Jeffs' conviction involved an underage marriage -- not a polygamous one. On Tuesday, the jury convicted Jeffs of being an accomplice to rape for forcing a 14-year-old girl to marry Allen Steed, her 19-year-old cousin. The victim, now 21, testified that Steed forced her to have sex. On Wednesday, local prosecutors filed a rape charge against Steed and issued a warrant for his arrest.
The trial put a spotlight on the marriage practices in the sect run by Jeffs, where men commonly have multiple wives and dozens of children. Jeffs dictated pairings and performed marriage ceremonies that the state does not recognize as legal.
Utah's polygamy is a partial legacy of the Mormon Church, which still practiced multiple marriages when it fled to the state in the 1840s from Illinois. But in 1890, the church ended polygamy as part of its push to gain statehood.

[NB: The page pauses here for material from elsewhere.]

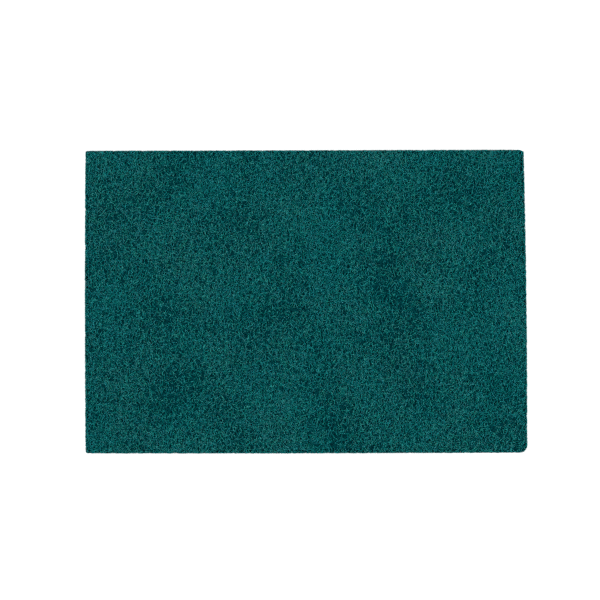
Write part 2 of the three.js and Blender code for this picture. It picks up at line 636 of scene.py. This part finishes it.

The FLDS believes polygamy is core to its beliefs and that the Mormon Church wrongly gave in to public pressure.
The FLDS has virtually operated its own government on the Utah-Arizona border, where two communities meet at the state line and the sect has run the schools, city halls and police departments.
Speaking to church members in 2002, when the two states began to crack down on underage marriages, Sam Barlow, then marshal of FLDS-controlled Colorado City, Ariz.,told believers that those efforts conflicted with 1st Amendment guarantees of freedom of religion.
"We have challenged them on whether or not in a country where the Congress can make no law respecting an establishment of religion or prohibiting the free exercise, whether a legislature can predetermine at what age a person can make a religious covenant," Barlow said in a recording played last week at Jeffs' trial.
Attorney Rodney Parker defended some FLDS men when they were under investigation by grand juries in Utah for taking part in underage marriages. "The men would say, 'If I refuse to recognize the state's authority to regulate marriage, they will put me in prison,' " Parker said. " 'But if I choose to capitulate and become an apostate, I would be damned. I will choose to go to prison.' "
Parker said that the state had a legitimate interest in protecting children, and that the 1st Amendment did not allow people to violate the law for religious purposes. But, he added, the FLDS believes that when the Mormon Church banned polygamy, it committed a mortal sin.
"It's a real problem, and it may be an insoluble one," Parker said of the conflict between FLDS beliefs and the law. If the state persists, "they will just drive the community and the practice underground and make it invisible."
Those directing the campaign against the FLDS hope to change the group. Authorities have taken over Colorado City's school district, decertified FLDS police and seized the trust in which the church held all community assets.
Greg Hoole, a Salt Lake City attorney handling several lawsuits against the church on behalf of youths who were exiled from the community or forced into underage marriages, said Jeffs had predicted the end of the world three or four times. When the apocalypse did not come, he shifted the timeline. "If he can go back on a doomsday prophecy," Hoole said, "he can retract a bit on underage marriages."
Though public attention has focused on Jeffs' group, there are several other polygamist organizations in Utah.
The Kingston group, in the Salt Lake City area, owns several large businesses and a mine, and is relatively wealthy. The Allred group, also in northern Utah, frowns on child marriage. Smaller enclaves dot the deserts and mountains.
The persistence of polygamist groups is an embarrassment to many in Utah, especially the 70% who are Mormon. As the religion spreads and becomes more mainstream, the sects that practice multiple marriage are an increasing handicap, said Richard Cowan, a professor of church history and doctrine at Brigham Young University.
"It's more of a problem than say 50 or 75 years ago, when the Latter-day Saints were more of a regional group," Cowan said.
Critics contend that polygamous families are also a drag on social services, with higher rates of child poverty. Some wives declare that they are unmarried to secure welfare benefits for their children.
Daniel S. Medwed, a law professor at the University of Utah, said that a lack of prosecutorial resources was not the only reason authorities were reluctant to go after polygamists.
"There's also a strong strain of libertarianism that pervades Utah and the Mountain West," Medwed said. "The idea of autonomy, freedom -- religious and sexual -- and minimal governmental interference."
Former state Sen. Ron Allen, who wrote a bill in 2002 to stiffen penalties for forcing girls into multiple marriages, said he was heartened by steps state authorities had taken.
He said "word on the street" was that other polygamist groups had vowed to stop underage marriage amid the crackdown on the FLDS.
"They're making tremendous progress," Allen said of state authorities. But, he added, "I don't think you can do anything about consenting adults. You're just going to have to focus on specific criminal behavior."
"This fundamentally started 150 years ago," he said. "It's going to take a few years to straighten it out."